耳は大きく外耳、中耳、内耳の3つの部分に分けられます。このうち鼓膜の奥にある空洞になっている部分を中耳といい、ここに炎症が生じることによって起こる病気が中耳炎です。子供によくみられるのは、急性中耳炎と滲出性中耳炎です。
どのようなメカニズムで起こるのですか?
・急性中耳炎
子供の感染症の中で最も多いものの一つです。かぜが原因であることが多く、鼻やのどに付着したウイルスや細菌が、耳管という細い管(鼻の奥と中耳を交通しています)を通って中耳に入り、感染することによって起こります。特に、乳幼児では感染に対する抵抗力が弱く、耳管が十分に発達していないため、ウイルスや細菌が侵入しやすく、急性中耳炎が起こりやすくなります。
・滲出性中耳炎
かぜや急性中耳炎により中耳に分泌物がたまり、鼓膜の振動が悪くなって耳が聞こえにくくなる病気です。
症状と治療法は?
・急性中耳炎
<症状>最も典型的な症状は耳の痛みです。また耳がふさがった感じや耳だれが出たり、熱を伴うこともあります。赤ちゃんの場合にはむずかったり、急に泣き出したり、また耳をよくさわることによって症状を表現しているときもあります。
<治療法>
1) 薬物療法:原因となっている細菌の増殖を抑えるために抗菌薬(内服や点耳薬)を投与します。

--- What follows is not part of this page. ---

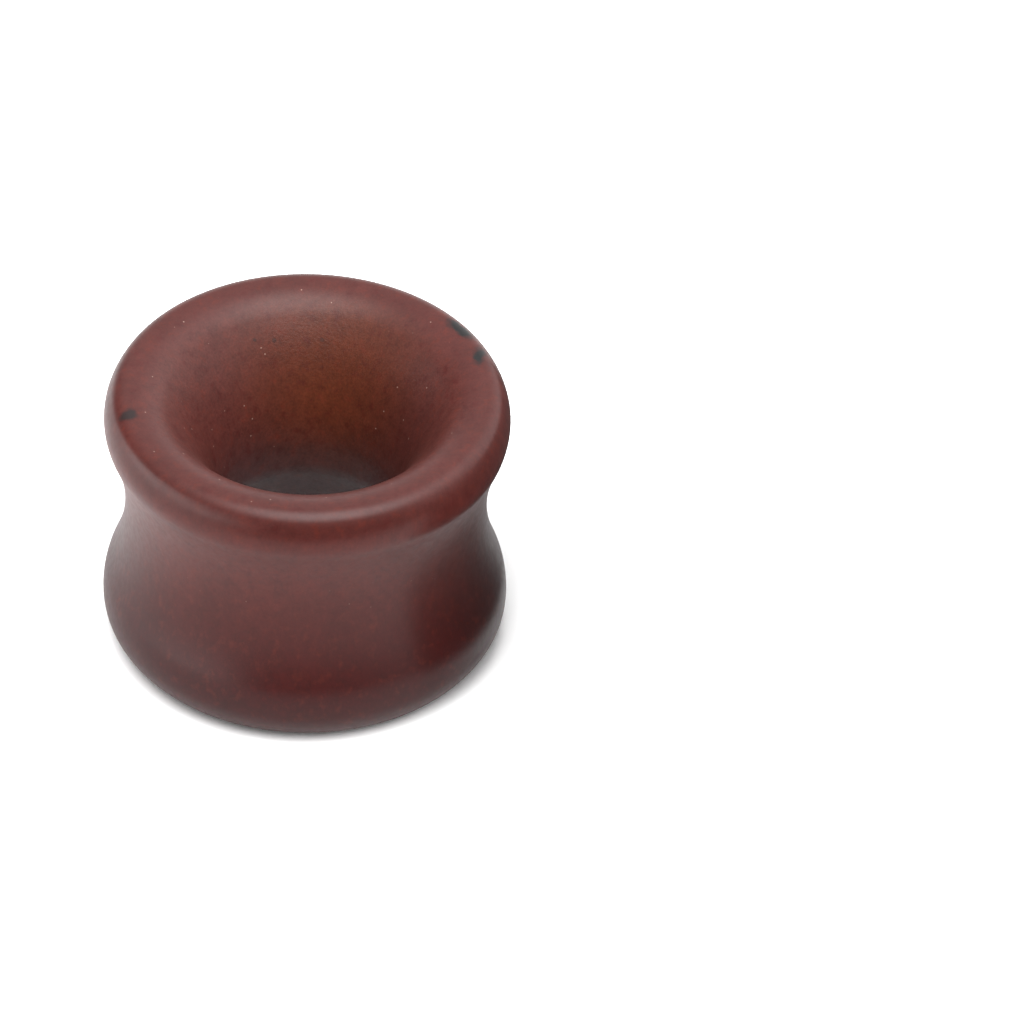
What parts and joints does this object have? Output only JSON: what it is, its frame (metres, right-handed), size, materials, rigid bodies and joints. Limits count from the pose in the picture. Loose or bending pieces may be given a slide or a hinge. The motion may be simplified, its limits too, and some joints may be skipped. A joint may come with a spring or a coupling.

2) 鼓膜切開:化膿して中耳に貯留した膿を鼓膜を切って出します。鼓膜は切っても自然にふさがりますから心配は要りません。切開後は抗菌薬を投与します。
・滲出性中耳炎
<症状>最も典型的な症状は難聴です。また耳がふさがった感じがしたり、耳鳴りがすることもあります。お子さんを呼んでも返事をしない、聞き返しや聞き間違いが多い、テレビの音を大きくして、近づいて見る、などの症状があったら要注意です。
<治療法>滲出性中耳炎にはさまざまな段階があり、患者さんによって治療法は異なりますが、主に次のような治療を行います。
1)局所療法:原因となっている鼻の病気を改善させるため、鼻の処置を行います。また鼻から空気を送り込んで、耳管の通りを良くする耳管通気を行います。
2)薬物療法:マクロライド系抗菌薬の少量投与法によって、滲出性中耳炎の炎症が抑えられることがわかってきており、広く用いられています。
3)外科治療:鼓膜切開で中耳の分泌液を出しますが、それでも再発を繰り返すときには、鼓膜チューブ留置術を行います。また鼻とのどの間のリンパ節(アデノイドといいます)が腫れて耳管をふさいでいるときには、アデノイド切除術を行います。